Posted 29 Mar 2012 at 9:48 pm ¶I do not see this as a sport vs transport cycling issue at all. There are just as many videos out there of commuters and messengers running stop signs, of beskirted women riding against traffic, and so on.
In Boston, the roadies that ride for local teams or with local clubs are actually more likely to be law abiding than most transportation cyclists. The local cycling clubs give very strict lectures to their members about how one should behave on the road as a representative of the club. Transportation cyclists, on the other hand, mostly seem to interpret stop signs and traffic lights as optional, and it frustrates me to no end.
Bottom line: There are people, no matter what kind of cyclist they are, who behave foolishly. There is no need to malign cycling as a sport just because some people behave foolishly.
Posted 30 Mar 2012 at 8:50 am ¶Angelo makes a good point that may have been overlooked. Not all commuters will be riding at European “Gazelle Bicycle” speeds. American cities are often decentralized rather than compact. Assuming a cyclist has to be wearing his work clothes and riding at a speed low enough to avoid cardiovascular exertion (i.e., sweat), we may actually discourage a lot of riders who may live far enough away from work such that the easy style of cycling simply is not time-effective.
I hate going back to my own experience, since I am probably about 3.5 standard deviations from the “design bicyclist” being discussed by urban planners. I started commuting by bike in earnest in 1979. My commute distances since then have been 12, 6, 1.5,3,11, and 5 miles. The longer ones have been quite manageable because I ride at a quite fast clip. Traditional bicycling commute distances in Europe, I understand, are quite short due to their historical development patterns. Commuting by bicycle in the US, for many of us, requires thinking in a different paradigm.
But even those laid back Europeans realize cyclists need some speed. The Alta Planning paper on Dutch cycletracks claims they have a design speed of about 18.5 mph, which isn’t too bad, but still slower than some fit cyclists could maintain on the flats under optimal conditions. I would say most of us could live with 20 mph design speeds in urban areas. Wish the motorists could….
http://www.altaplanning.com/App_Content/files/pres_stud_docs/Cycle%20Track%20lessons%20learned.pdf
Posted 30 Mar 2012 at 8:58 am ¶I think the real problem many people have with the behavior on display in this video is the attitude of the cyclists, who seem to believe that the driver is doing something wrong and that they have the right to just speed through the intersection.
This is very different from the usual attitude of scofflaw cyclists and motorists who break laws because they think it’s not harming anyone and because they think they can get away with it – i.e. as opportunists. These folks in this video seem to actually believe the law doesn’t apply to them.
Posted 30 Mar 2012 at 9:57 am ¶This is an interesting thread but I’m inclined to think it doesn’t need to just focus on the behavior of this particular type of cyclist.

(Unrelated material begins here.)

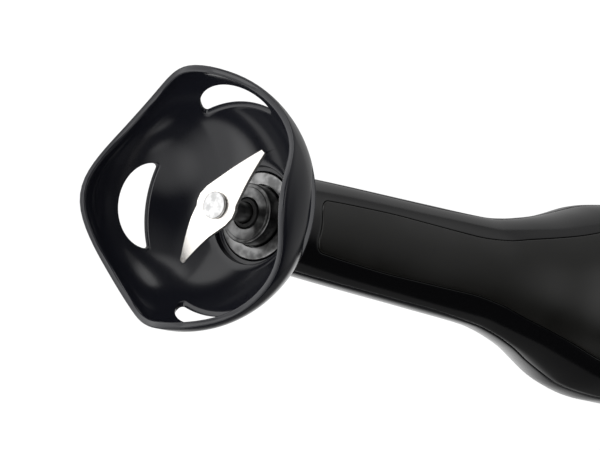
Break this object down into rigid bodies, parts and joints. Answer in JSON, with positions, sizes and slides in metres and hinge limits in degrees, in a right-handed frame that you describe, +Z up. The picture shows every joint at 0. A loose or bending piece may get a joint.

Posted 31 Mar 2012 at 3:32 pm ¶Based on my observations since I got a job transfer and emigrated to the U.S. from England in early 1977, poor adherence to traffic law is common among cyclists of all types and ages. In fact, I recall learning with surprise from several sources that wrong-way cycling was actually recommended to children for safety reasons by all sorts of authority figures: parents, police, and school principals.
I never saw any wrong-way cycling while I lived in England, and as a child cycling with friends we always obeyed traffic rules and never thought to do otherwise. On occasional trips back to England since I’ve observed the same kind of bad behavior as is common in the U.S. though, such as wrong-way riding and cycling on the sidewalk. (My sister-in-law did the latter when I visited with my bike in 2003!)
As to the difference between European and American cycling conditions, in urban situations I don’t necessarily see that much difference. My commute to work in England when I started cycling was around 3-4 miles. (I didn’t have an odometer so I can’t say for sure.) My work commutes since I’ve been in the U.S. have been about 1.5 miles and 3.5-4 miles to the two jobs I’ve had here. To get to the downtown area from my home is barely 1.5 miles.
Things are definitely more spread out in the U.S., certainly in metro St. Louis, even in older urban areas, but a bicycle remains a practical option, at least for some trips, and especially for the work commute if you choose to live within bicycling distance of work, as I’ve done since moving to America.
Martin… It’s not a matter a bicycling type by individual. I’m talking cultural hegemony. The fact of the matter is that sport cycling rules the entire U.S. bicycling culture.
Posted 31 Mar 2012 at 10:54 pm ¶A Marxist analysis of bicycling culture, per Gramsci? Ok. As an expatriate academic, I’ll listen…this is actually one of the parts of the university culture I miss down here in BombTown.
To be sure, anyone who examines bicycling culture in the U.S. will see it is dominated by sport cycling, i.e., the Bicycling mentality. Except, perhaps in places like NYC where the hipsters and urban cyclists share the limelight. The backlash against cycling, although it usually is directed at things like bike path takings, often uses the lycra-clad cyclist ad hominem attack as a starting point.
But I might actually buy into this essay as it is written.